>> START Input

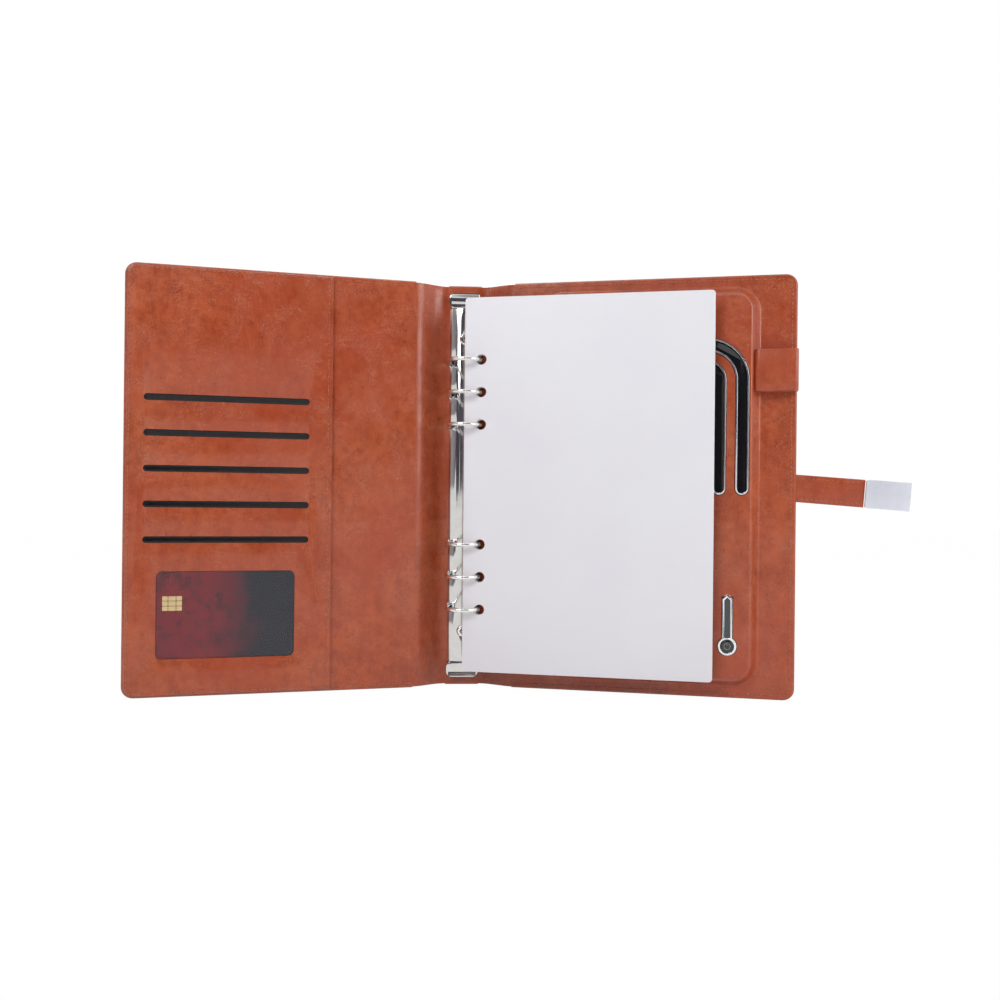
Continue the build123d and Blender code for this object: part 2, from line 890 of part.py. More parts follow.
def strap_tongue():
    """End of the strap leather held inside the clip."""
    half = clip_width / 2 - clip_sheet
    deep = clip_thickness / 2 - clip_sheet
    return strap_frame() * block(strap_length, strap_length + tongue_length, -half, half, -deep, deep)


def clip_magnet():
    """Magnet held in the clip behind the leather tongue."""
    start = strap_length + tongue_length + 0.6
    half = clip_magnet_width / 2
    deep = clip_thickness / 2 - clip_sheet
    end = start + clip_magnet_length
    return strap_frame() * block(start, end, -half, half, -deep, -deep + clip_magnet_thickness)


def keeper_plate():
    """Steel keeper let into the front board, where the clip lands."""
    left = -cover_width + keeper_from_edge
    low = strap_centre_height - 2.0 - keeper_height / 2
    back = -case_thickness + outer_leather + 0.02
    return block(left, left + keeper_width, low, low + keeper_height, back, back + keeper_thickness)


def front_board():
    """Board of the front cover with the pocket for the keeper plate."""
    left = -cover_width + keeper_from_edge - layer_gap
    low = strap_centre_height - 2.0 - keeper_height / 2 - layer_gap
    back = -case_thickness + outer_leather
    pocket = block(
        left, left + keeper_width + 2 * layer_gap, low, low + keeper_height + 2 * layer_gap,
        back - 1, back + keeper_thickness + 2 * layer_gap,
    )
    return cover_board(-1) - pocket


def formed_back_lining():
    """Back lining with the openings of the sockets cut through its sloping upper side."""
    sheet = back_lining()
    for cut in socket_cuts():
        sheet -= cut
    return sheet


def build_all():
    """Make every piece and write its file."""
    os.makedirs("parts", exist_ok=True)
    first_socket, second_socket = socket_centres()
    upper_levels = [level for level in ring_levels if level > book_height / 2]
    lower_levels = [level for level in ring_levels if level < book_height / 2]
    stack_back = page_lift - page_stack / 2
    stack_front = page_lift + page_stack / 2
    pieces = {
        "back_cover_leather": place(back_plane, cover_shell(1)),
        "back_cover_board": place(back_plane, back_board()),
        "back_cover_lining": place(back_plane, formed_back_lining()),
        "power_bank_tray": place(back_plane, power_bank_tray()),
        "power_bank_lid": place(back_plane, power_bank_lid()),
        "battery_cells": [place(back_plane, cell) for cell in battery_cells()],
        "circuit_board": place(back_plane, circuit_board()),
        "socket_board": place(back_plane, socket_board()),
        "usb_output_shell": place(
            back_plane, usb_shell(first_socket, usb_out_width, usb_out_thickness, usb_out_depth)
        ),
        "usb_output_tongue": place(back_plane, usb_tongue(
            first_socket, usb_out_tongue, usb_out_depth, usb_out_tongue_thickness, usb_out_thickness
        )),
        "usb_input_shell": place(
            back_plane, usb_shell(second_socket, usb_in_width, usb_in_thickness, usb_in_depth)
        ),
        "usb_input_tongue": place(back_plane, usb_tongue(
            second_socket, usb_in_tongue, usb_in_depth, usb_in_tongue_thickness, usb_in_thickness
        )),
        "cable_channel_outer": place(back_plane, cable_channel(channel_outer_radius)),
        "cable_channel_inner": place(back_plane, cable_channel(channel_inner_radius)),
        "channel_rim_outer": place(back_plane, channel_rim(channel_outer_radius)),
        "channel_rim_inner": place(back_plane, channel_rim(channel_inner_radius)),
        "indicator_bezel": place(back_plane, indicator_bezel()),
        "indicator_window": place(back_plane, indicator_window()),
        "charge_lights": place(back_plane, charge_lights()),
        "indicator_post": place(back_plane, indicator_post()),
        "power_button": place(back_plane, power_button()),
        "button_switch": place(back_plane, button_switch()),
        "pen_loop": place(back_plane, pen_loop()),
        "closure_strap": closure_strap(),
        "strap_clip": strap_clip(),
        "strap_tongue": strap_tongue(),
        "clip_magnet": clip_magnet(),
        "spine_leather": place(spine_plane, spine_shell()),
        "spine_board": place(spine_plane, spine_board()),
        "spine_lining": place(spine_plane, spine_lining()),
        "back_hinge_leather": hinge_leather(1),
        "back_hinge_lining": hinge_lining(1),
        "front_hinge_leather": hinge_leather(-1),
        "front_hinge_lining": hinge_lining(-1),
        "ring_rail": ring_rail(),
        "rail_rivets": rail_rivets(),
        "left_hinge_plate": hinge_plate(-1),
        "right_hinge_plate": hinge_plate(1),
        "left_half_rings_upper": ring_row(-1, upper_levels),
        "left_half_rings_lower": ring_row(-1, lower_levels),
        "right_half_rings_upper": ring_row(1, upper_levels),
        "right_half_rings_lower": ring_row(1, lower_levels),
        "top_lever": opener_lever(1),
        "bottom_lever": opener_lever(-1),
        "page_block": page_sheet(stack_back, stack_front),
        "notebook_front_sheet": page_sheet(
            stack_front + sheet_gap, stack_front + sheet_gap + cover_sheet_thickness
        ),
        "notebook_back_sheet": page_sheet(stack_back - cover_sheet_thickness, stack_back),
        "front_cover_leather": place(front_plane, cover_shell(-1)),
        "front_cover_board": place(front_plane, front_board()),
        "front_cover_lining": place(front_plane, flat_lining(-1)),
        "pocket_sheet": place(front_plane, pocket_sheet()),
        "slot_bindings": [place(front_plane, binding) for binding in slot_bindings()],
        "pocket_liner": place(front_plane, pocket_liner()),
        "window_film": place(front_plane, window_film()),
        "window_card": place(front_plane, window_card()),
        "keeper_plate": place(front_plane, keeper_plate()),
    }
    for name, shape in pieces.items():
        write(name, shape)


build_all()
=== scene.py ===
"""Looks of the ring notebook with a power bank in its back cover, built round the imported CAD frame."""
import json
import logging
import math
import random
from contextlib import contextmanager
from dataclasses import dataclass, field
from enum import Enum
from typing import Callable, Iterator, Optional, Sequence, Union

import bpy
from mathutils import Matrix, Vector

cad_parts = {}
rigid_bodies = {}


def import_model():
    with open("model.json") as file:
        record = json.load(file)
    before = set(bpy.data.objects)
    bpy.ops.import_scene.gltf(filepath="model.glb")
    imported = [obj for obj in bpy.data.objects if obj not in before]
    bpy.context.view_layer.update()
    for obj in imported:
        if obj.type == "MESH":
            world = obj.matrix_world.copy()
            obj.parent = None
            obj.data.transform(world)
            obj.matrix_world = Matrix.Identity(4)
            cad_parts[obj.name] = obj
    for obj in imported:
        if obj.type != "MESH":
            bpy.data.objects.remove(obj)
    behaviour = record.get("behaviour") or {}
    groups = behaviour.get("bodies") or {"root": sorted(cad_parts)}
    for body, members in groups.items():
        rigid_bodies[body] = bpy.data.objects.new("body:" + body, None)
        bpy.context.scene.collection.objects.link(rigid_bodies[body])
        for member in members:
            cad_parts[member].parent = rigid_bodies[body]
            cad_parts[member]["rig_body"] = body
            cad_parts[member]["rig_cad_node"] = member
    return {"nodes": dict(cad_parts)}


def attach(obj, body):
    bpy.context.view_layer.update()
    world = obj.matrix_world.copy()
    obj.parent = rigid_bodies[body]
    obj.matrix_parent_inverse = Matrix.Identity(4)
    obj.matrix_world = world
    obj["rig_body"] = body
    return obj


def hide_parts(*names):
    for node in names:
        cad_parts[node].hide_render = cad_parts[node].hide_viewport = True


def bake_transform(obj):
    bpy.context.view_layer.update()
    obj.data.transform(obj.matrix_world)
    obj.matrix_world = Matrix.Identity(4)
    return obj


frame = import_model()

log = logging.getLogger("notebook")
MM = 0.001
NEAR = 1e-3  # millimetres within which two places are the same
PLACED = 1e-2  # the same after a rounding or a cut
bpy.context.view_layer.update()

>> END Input
>> START Input

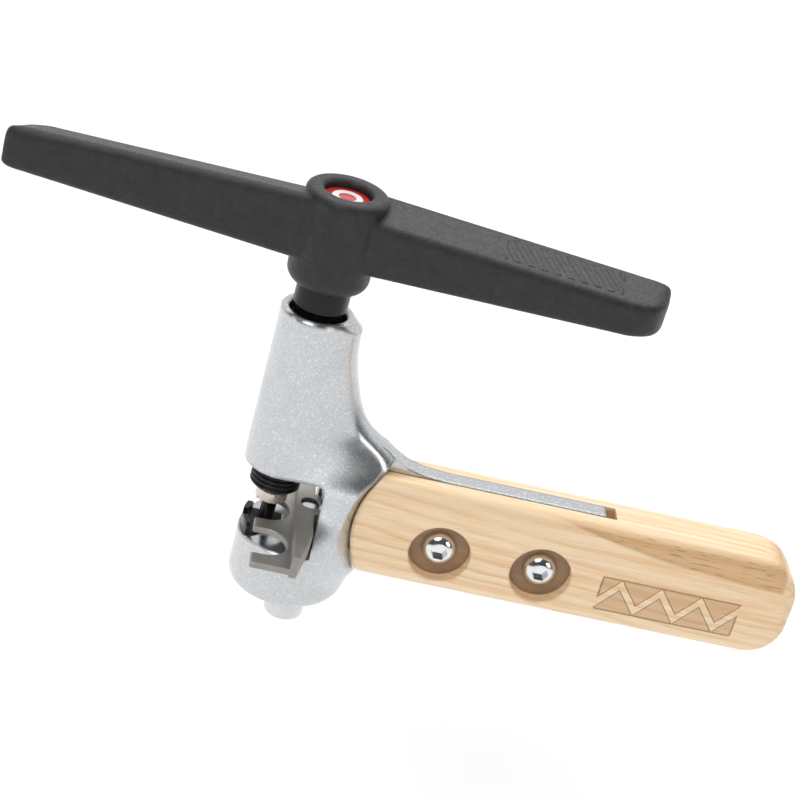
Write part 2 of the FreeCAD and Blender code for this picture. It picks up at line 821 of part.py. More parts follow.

>> END Input

Task brief: From the records above, copy out the line with "Continue the build123d", the line with "return block(left, left", and every line between them, word for word.

The completed task:
Continue the build123d and Blender code for this object: part 2, from line 890 of part.py. More parts follow.
def strap_tongue():
    """End of the strap leather held inside the clip."""
    half = clip_width / 2 - clip_sheet
    deep = clip_thickness / 2 - clip_sheet
    return strap_frame() * block(strap_length, strap_length + tongue_length, -half, half, -deep, deep)


def clip_magnet():
    """Magnet held in the clip behind the leather tongue."""
    start = strap_length + tongue_length + 0.6
    half = clip_magnet_width / 2
    deep = clip_thickness / 2 - clip_sheet
    end = start + clip_magnet_length
    return strap_frame() * block(start, end, -half, half, -deep, -deep + clip_magnet_thickness)


def keeper_plate():
    """Steel keeper let into the front board, where the clip lands."""
    left = -cover_width + keeper_from_edge
    low = strap_centre_height - 2.0 - keeper_height / 2
    back = -case_thickness + outer_leather + 0.02
    return block(left, left + keeper_width, low, low + keeper_height, back, back + keeper_thickness)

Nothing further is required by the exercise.